Summary
In Cohen v Feiden (213 AD2d 696), dual claims of defamation and intentional infliction of emotional distress were based upon a Judge's ill-chosen remarks to parties in the course of a custody proceeding.
Summary of this case from Esposito-Hilder v. SFX Broadcasting, Inc.Opinion
March 29, 1995
Appeal from the Supreme Court, Nassau County (Gowan, J.).
Ordered that the order is affirmed, with costs.
In a prior related appeal, this Court reversed an order of the Honorable Norman Feiden of the Nassau County Family Court and granted the plaintiff's cross motion to recuse Judge Feiden, the defendant in this case. The plaintiff's motion was based on the premise that certain of the defendant's in-court remarks, as well as his out-of-court remarks to a Newsday reporter, showed that he allowed his personal religious biases to influence a custody/visitation determination (Matter of Cohen v. Cohen, 172 A.D.2d 522). The plaintiff subsequently commenced the present action for monetary damages alleging, among other things, that those prejudicial remarks by the defendant defamed her.

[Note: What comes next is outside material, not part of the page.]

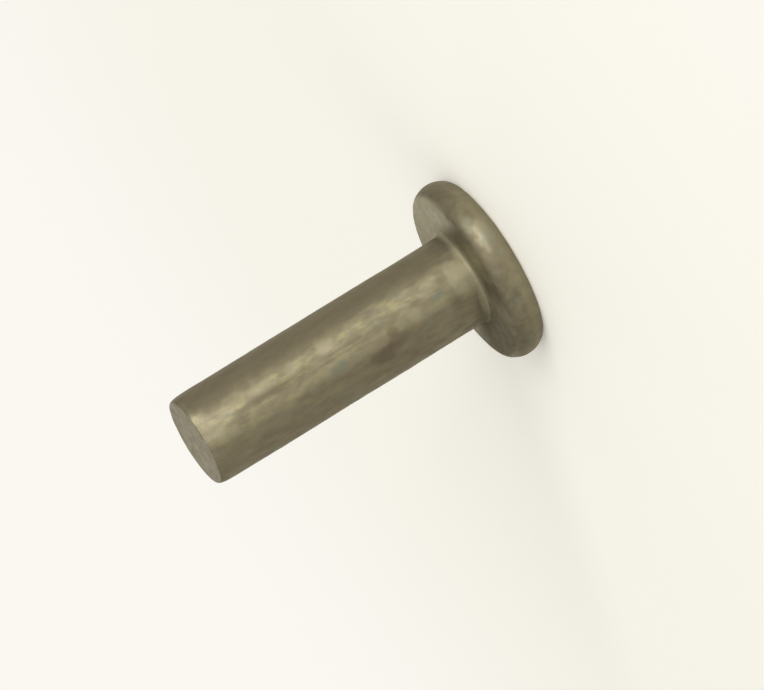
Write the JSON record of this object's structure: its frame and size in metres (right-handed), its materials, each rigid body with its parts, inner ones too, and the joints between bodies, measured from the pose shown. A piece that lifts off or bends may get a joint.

Both the defendant and the plaintiff practice the Jewish religion, and the plaintiff is raising her children in the Jewish faith. While the defendant was presiding over a custody proceeding in which the plaintiff was a party, he made the following comments about the plaintiff's secular practice of setting up a Christmas tree and exchanging Christmas gifts with her children: "It's very Christian. It's idol worship." Additionally, in a subsequent interview with a Newsday reporter, the defendant responded to certain remarks made by the plaintiff as follows: "I understand the Christmas tree to be an expression of devotion by people who actively practice the Christian faith. For [the plaintiff] to be using a devout celebration to be merely decorative and then using it as an excuse to manipulate the custody situation is not acceptable."
Although these remarks were ill-chosen and resulted in the defendant's recusal in the custody matter, they were not defamatory. All of the defendant's statements constituted constitutionally-protected expressions of his personal opinion that the plaintiff, as a practicing Jew, should not be participating in and exposing her children to Christian rituals and customs and/or using them to influence the court's visitation determination (see, e.g., Immuno AG. v. Moor-Jankowski, 77 N.Y.2d 235, 248-256, cert denied 500 U.S. 954; Steinhilber v. Alphonse, 68 N.Y.2d 283, 289; N.Y. Const, art I, § 8).
The statements were not in any way factual in nature; they were not "capable of being objectively characterized as true or false" (Steinhilber v. Alphonse, supra, at 292, quoting Ollman v Evans, 750 F.2d 970, cert denied 471 U.S. 1127). They were statements of pure opinion by the speaker and thus not actionable under State or Federal defamation law. The defendant's in-court statements were further protected by the absolute privilege and/or the complete immunity afforded a Judge while speaking or acting in a judicial capacity (see, e.g., Park Knoll Assocs. v Schmidt, 59 N.Y.2d 205; Toker v. Pollak, 44 N.Y.2d 211).
The plaintiff's cause of action for intentional infliction of emotional distress is likewise without merit. The defendant's words and actions were not "`"so outrageous in character, and so extreme in degree, as to go beyond all possible bounds of decency, and to be regarded as atrocious, and utterly intolerable in a civilized community"'", which is the threshold that must be met to succeed on such a claim (see, Howell v. New York Post Co., 81 N.Y.2d 115, 122; Fischer v. Maloney, 43 N.Y.2d 553, 557; Misek-Falkoff v. Keller, 153 A.D.2d 841, 842).
Finally, the plaintiff failed to state a claim for violation of her civil rights under Civil Rights Law § 40-c. Lawrence, J.P., Ritter, Hart and Goldstein, JJ., concur.